[START OF DATA BLOCK]

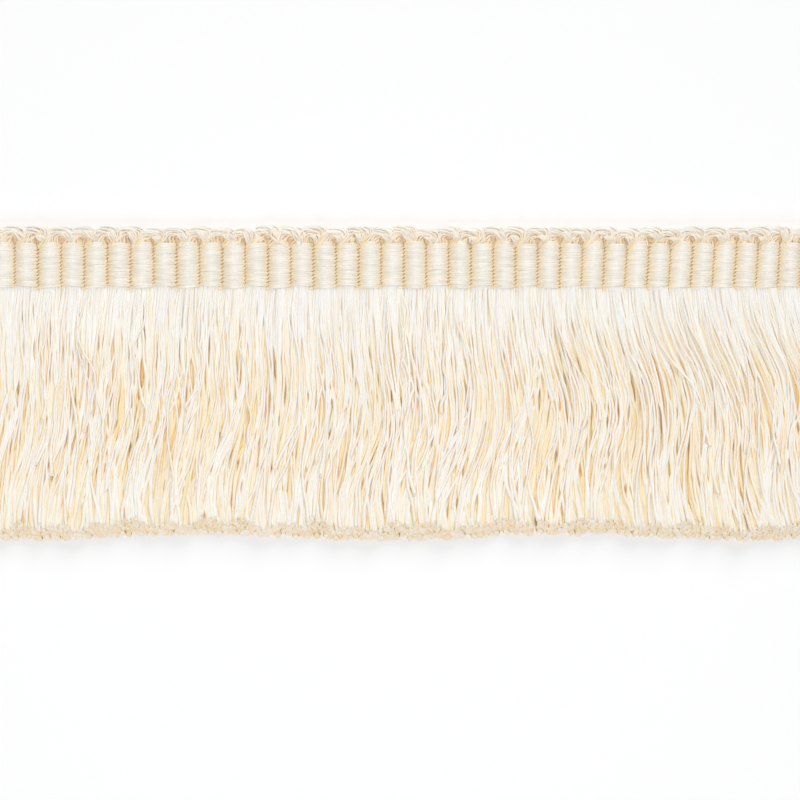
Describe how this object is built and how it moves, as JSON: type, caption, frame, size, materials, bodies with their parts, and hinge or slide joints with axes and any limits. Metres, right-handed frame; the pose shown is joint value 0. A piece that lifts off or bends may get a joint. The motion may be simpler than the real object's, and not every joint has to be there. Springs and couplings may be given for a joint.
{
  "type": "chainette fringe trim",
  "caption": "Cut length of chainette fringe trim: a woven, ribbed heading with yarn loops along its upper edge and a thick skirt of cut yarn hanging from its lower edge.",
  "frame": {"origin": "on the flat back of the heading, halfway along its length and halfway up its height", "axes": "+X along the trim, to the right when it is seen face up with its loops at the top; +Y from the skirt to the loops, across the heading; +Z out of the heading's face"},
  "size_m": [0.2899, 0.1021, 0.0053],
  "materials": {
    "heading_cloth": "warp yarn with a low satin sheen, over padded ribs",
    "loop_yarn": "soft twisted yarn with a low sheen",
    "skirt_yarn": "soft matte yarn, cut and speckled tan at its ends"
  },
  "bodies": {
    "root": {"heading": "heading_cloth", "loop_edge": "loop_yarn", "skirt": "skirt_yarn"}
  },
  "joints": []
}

[END OF DATA BLOCK]

> [EXERCISE TASK]: Extract the complete listing verbatim.

> [EXPECTED ANSWER]:
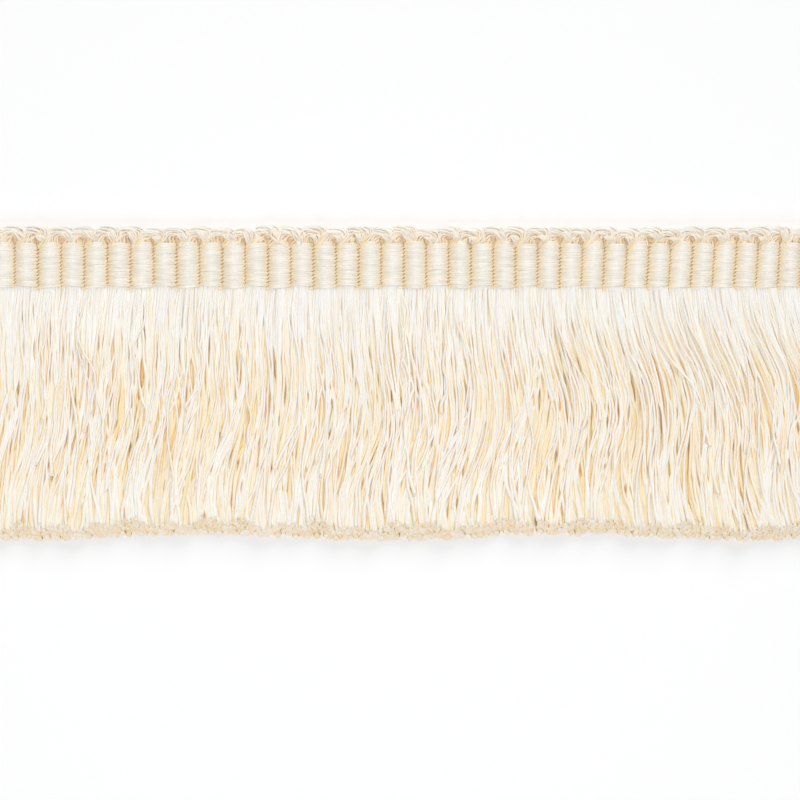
Describe how this object is built and how it moves, as JSON: type, caption, frame, size, materials, bodies with their parts, and hinge or slide joints with axes and any limits. Metres, right-handed frame; the pose shown is joint value 0. A piece that lifts off or bends may get a joint. The motion may be simpler than the real object's, and not every joint has to be there. Springs and couplings may be given for a joint.
{
  "type": "chainette fringe trim",
  "caption": "Cut length of chainette fringe trim: a woven, ribbed heading with yarn loops along its upper edge and a thick skirt of cut yarn hanging from its lower edge.",
  "frame": {"origin": "on the flat back of the heading, halfway along its length and halfway up its height", "axes": "+X along the trim, to the right when it is seen face up with its loops at the top; +Y from the skirt to the loops, across the heading; +Z out of the heading's face"},
  "size_m": [0.2899, 0.1021, 0.0053],
  "materials": {
    "heading_cloth": "warp yarn with a low satin sheen, over padded ribs",
    "loop_yarn": "soft twisted yarn with a low sheen",
    "skirt_yarn": "soft matte yarn, cut and speckled tan at its ends"
  },
  "bodies": {
    "root": {"heading": "heading_cloth", "loop_edge": "loop_yarn", "skirt": "skirt_yarn"}
  },
  "joints": []
}